Weird Scenes Inside The Goldmine

Strange things are happening with the KALC Planning Application.  In June the Council posted all the Planning Application documents on their website – a total of 105 documents – and it was a daunting task for the consultees to make sense of, and respond to, such a massive quantity of material. In recognition of this the Council found it necessary to extend the consultation period to give us all extra time to do the work at hand.

Sport England managed to respond fairly quickly, and submitted their comments in mid July. Planning Aid For London submitted theirs, on behalf of the Lancaster West community, on 7th August, and the local ward councillors submitted theirs on 13th August. The Kensington Society are still working on their response.

Meanwhile the Council, unknown to any of us, were feverishly working behind the scenes producing a large quantity of new documents, all categorised as ‘revision content’. They began posting these online on 10th August, but didn’t bother to inform any of the consultees of this. They posted a second major tranche on 17th August, and a third on 22nd August. The situation currently is that, in addition to the 105 documents posted originally, they have now posted a further 102 so-called revisions, and there are a total of 207 documents for consultees to study, compare and contrast, and to somehow compose some meaningful reponse to.

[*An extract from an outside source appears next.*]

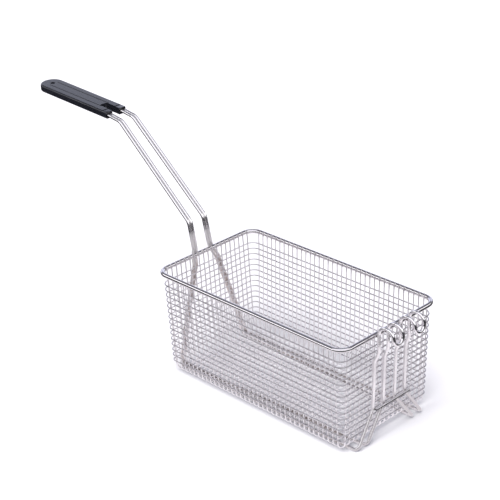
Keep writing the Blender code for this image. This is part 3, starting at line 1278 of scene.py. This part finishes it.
    def build(self, plastic: bpy.types.Material) -> None:
        """Builds the grip.

        Args:
            plastic: Its finish.
        """
        piece = self.body()
        cutters = self.cutters()
        for cutter in cutters:
            modifier = piece.modifiers.new("cut", "BOOLEAN")
            modifier.operation = "DIFFERENCE"
            modifier.solver = "EXACT"
            modifier.object = cutter
        soften = piece.modifiers.new("soften", "BEVEL")
        soften.width = self.soft_edge * MM
        soften.segments = 2
        soften.limit_method = "ANGLE"
        soften.angle_limit = self.soft_angle
        bake(piece)
        for cutter in cutters:
            bpy.data.objects.remove(cutter, do_unlink=True)
        mesh = piece.data
        put_in_order(mesh)
        mesh.materials.clear()
        mesh.materials.append(plastic)
        mesh.shade_smooth()
        mesh.set_sharp_from_angle(angle=self.sharp_angle)
        weigh = piece.modifiers.new("weigh", "WEIGHTED_NORMAL")
        weigh.weight = 95
        weigh.keep_sharp = True
        bake(piece)
        hand_over(piece, Slot.PLASTIC, "grip")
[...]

The first conclusion we would draw from this is that the application now submitted to the Planning Committee, based on these 207 documents, is not the planning application on which we were consulted, and to which most of us have already responded.

Let’s be clear about that for starters.

We’ve all worked very hard to make sense of the fine detail of what we were assured was the KALC Planning Application. We now discover that many of the documents we have been studying are obsolete, either because details have been changed, or because they contained incomplete information to start with. Many of the so-called revision documents are technical reports, including an acoustics study, a gelogical study, ecological studies, and reports on transport, energy, water and sewerage issues, all of which should have been made available when the Planning Application was first submitted, but apparently were not. Some of the new documents may be revisions, but others clearly are not, and the only way to tell the difference is by painstakingkly sifting through the entire archive to compare original documents with revised versions, and to assimilate new and complex technical reports to make sense of what is being proposed.

This is an impossible task which we have no intention of attempting, particularly at this late stage, and we strongly believe that it is unreasonable of the Council to expect this of us. In any case the so-called revision documents have all the appearance of final versions. Why else would the Council and its’ consultants have expended so much time and effort preparing and publishing them at the eleventh hour?

The archive is also strewn with errors, inaccuracies and inconsistencies. Some errors are apparently due to the haste with which the documents were drawn up. Others, including many inconsistencies, have arisen from the complex inter-relationship of so many documents, such that references to a certain issue in one document are contradicted in another, or sometimes in another part of the same document. One has to wonder – if the job of untangling this Gordian knot is too difficult for us to accomplish, how then can the Planning Committee be expected to do so? – assuming of course that the job of the Planning Committee will not simply be to rubber-stamp this appalling mess and approve the planning application on the nod, regardless of what it proposes.

A question arises – why would the Council publish such a large quantity of new documentation – enough to radically alter the detail of the planning application – without formally notifying its’ consultees of the existence, location and significance of these new documents, and what does this say about the quality of the consultation they have conducted?

On Friday 24th August, right at the start of the bank holiday weekend, local residents received by post a revised site notice, informing them that the residential element of the project had been reduced from 35 to 32 units and the on-street parking provision increased from 32 to 35 spaces. We were invited to comment on these two changes, and on only these two changes, and given until 5th September to do so. We were not informed of any other changes to the planning application, and were not informed that the Council had posted 102 new documents during the previous fortnight, all of which contained new information and proposals, or revised information and proposals.

This notification was grossly inadequate and grossly misleading.

The Planning Application now runs to a massive 207 documents, many of which are mutually contradictory, and some of which are self contradictory.

Under such circumstances it is very hard to see how the Council can claim any legitimacy for the consultation that they have conducted, and we can legitimately argue that the consultation is fatally flawed, as is the planning application itself.